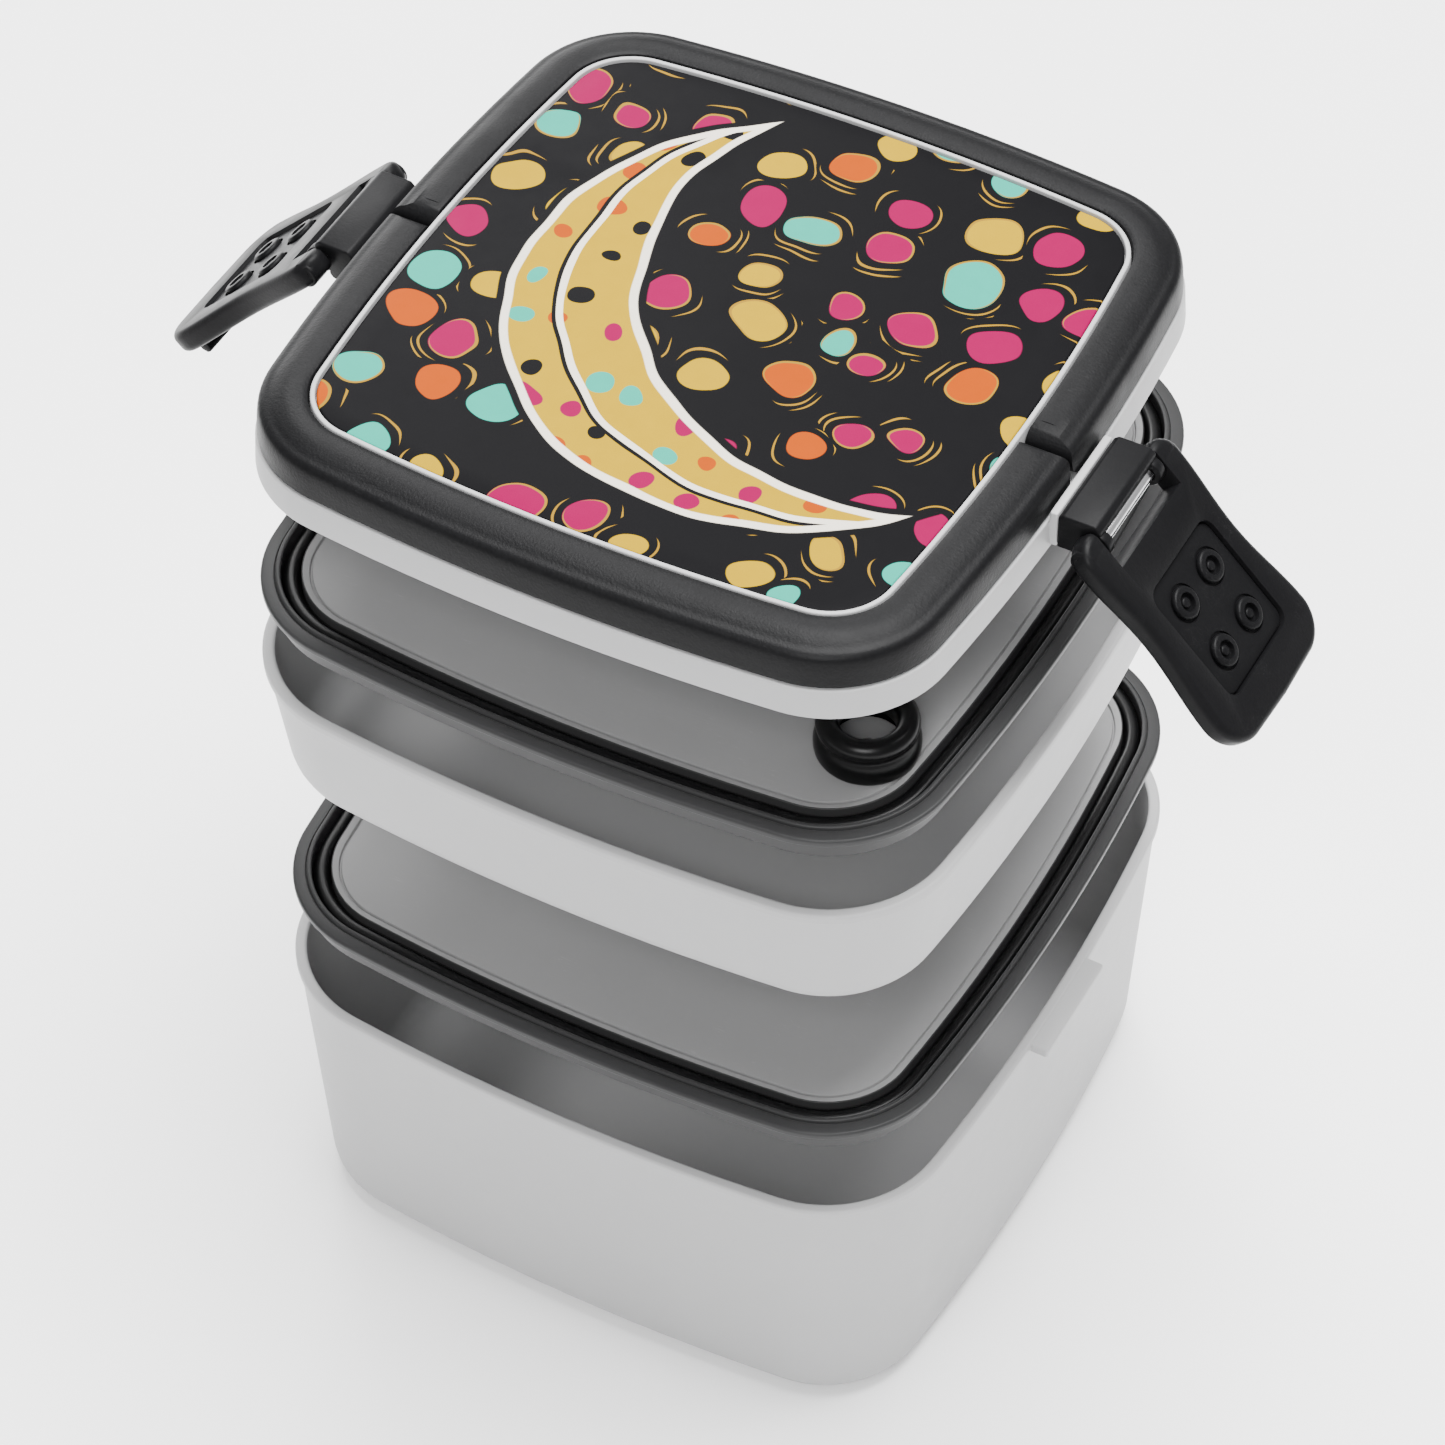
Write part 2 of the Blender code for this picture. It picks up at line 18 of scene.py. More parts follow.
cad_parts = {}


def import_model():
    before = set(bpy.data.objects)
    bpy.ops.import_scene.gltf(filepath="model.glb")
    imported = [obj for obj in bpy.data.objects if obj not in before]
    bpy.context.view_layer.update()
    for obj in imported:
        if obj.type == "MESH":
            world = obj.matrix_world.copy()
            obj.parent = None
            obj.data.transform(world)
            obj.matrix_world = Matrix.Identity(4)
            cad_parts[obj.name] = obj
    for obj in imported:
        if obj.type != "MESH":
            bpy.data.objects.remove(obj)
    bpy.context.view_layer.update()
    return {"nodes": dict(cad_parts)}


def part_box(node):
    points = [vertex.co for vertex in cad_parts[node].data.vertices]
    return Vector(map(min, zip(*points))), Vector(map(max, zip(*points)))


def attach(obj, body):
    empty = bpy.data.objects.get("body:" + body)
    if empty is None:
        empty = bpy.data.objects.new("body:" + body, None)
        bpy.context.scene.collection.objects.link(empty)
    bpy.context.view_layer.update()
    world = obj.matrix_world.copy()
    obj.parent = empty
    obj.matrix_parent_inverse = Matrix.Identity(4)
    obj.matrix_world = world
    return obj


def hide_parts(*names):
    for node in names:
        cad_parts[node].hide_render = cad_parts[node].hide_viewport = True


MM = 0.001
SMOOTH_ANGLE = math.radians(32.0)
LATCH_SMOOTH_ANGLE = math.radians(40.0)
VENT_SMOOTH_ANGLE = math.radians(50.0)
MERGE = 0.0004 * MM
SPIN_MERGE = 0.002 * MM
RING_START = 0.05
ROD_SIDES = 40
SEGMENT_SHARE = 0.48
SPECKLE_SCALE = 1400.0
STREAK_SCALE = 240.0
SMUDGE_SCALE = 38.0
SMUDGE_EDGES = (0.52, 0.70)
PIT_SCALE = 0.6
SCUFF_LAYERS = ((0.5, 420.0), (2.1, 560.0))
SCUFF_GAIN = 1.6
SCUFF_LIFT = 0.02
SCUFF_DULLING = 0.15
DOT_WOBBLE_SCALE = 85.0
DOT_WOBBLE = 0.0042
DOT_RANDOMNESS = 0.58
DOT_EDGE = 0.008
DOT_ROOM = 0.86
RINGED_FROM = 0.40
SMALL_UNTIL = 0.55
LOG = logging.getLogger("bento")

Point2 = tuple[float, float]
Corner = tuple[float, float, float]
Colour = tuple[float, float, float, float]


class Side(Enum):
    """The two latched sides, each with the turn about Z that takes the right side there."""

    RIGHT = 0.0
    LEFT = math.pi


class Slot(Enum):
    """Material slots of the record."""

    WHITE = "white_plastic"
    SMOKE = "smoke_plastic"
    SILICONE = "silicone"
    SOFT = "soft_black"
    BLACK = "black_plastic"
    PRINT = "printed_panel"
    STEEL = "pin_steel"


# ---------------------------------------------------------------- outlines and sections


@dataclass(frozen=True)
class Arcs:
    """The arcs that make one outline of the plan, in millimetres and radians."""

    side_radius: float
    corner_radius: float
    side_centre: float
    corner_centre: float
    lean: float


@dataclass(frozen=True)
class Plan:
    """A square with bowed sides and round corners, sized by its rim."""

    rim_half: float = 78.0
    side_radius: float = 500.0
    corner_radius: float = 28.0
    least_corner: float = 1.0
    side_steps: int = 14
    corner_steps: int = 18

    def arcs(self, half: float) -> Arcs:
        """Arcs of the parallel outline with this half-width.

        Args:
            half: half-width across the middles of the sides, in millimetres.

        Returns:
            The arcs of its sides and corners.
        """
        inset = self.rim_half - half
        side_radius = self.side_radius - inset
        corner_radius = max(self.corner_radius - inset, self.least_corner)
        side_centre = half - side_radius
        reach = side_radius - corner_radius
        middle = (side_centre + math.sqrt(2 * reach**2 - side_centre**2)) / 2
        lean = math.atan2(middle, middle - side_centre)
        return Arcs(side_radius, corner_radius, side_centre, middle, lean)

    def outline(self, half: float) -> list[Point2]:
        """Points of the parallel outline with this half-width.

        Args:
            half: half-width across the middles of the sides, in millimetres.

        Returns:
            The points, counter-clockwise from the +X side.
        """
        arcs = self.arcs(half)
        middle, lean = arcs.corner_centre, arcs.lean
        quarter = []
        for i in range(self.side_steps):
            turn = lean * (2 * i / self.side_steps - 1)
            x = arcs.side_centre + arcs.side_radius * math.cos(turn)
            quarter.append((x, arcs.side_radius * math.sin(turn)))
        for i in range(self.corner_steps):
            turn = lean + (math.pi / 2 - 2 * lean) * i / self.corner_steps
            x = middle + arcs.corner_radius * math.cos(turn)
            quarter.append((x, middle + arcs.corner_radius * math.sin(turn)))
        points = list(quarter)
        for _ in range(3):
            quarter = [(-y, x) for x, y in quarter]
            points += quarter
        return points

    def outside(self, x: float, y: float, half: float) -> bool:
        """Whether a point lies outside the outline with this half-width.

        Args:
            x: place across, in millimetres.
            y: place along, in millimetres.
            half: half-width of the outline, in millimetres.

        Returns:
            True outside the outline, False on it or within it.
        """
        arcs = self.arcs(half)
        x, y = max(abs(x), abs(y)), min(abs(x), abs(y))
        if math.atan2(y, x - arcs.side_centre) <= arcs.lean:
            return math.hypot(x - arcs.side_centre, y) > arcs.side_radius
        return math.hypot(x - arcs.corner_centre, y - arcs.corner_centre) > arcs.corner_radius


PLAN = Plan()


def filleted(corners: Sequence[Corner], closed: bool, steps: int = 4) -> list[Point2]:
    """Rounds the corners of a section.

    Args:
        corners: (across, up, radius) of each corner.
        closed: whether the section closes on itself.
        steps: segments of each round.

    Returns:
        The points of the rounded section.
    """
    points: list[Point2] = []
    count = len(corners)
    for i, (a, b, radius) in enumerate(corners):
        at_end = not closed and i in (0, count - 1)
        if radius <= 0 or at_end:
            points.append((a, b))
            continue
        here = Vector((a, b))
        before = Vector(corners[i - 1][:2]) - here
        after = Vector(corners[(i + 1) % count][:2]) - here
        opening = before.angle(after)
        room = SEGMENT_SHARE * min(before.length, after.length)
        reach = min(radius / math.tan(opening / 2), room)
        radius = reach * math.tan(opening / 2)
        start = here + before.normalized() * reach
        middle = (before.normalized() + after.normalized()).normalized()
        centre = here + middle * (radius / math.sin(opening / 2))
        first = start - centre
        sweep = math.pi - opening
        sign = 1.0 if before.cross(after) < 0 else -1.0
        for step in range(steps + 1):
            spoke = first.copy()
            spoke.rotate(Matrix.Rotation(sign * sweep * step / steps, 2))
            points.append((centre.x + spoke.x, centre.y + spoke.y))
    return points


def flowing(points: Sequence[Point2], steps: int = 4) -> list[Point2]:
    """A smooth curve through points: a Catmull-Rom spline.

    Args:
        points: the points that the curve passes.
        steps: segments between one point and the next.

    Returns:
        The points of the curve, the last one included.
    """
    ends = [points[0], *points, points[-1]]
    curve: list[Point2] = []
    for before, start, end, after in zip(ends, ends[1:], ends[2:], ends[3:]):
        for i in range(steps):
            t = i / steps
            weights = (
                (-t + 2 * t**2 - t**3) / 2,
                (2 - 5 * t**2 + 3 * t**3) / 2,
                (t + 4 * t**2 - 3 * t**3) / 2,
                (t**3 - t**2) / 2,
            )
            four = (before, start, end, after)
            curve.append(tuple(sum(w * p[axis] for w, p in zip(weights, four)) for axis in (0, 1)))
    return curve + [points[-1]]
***
- Task objective -
Write out again only the lines from the line containing "zip(*points))), Vector(map(max, zip(*points)))" through the line containing "slots of the", both included, exactly as they are.

- Written answer -
    return Vector(map(min, zip(*points))), Vector(map(max, zip(*points)))


def attach(obj, body):
    empty = bpy.data.objects.get("body:" + body)
    if empty is None:
        empty = bpy.data.objects.new("body:" + body, None)
        bpy.context.scene.collection.objects.link(empty)
    bpy.context.view_layer.update()
    world = obj.matrix_world.copy()
    obj.parent = empty
    obj.matrix_parent_inverse = Matrix.Identity(4)
    obj.matrix_world = world
    return obj


def hide_parts(*names):
    for node in names:
        cad_parts[node].hide_render = cad_parts[node].hide_viewport = True


MM = 0.001
SMOOTH_ANGLE = math.radians(32.0)
LATCH_SMOOTH_ANGLE = math.radians(40.0)
VENT_SMOOTH_ANGLE = math.radians(50.0)
MERGE = 0.0004 * MM
SPIN_MERGE = 0.002 * MM
RING_START = 0.05
ROD_SIDES = 40
SEGMENT_SHARE = 0.48
SPECKLE_SCALE = 1400.0
STREAK_SCALE = 240.0
SMUDGE_SCALE = 38.0
SMUDGE_EDGES = (0.52, 0.70)
PIT_SCALE = 0.6
SCUFF_LAYERS = ((0.5, 420.0), (2.1, 560.0))
SCUFF_GAIN = 1.6
SCUFF_LIFT = 0.02
SCUFF_DULLING = 0.15
DOT_WOBBLE_SCALE = 85.0
DOT_WOBBLE = 0.0042
DOT_RANDOMNESS = 0.58
DOT_EDGE = 0.008
DOT_ROOM = 0.86
RINGED_FROM = 0.40
SMALL_UNTIL = 0.55
LOG = logging.getLogger("bento")

Point2 = tuple[float, float]
Corner = tuple[float, float, float]
Colour = tuple[float, float, float, float]


class Side(Enum):
    """The two latched sides, each with the turn about Z that takes the right side there."""

    RIGHT = 0.0
    LEFT = math.pi


class Slot(Enum):
    """Material slots of the record."""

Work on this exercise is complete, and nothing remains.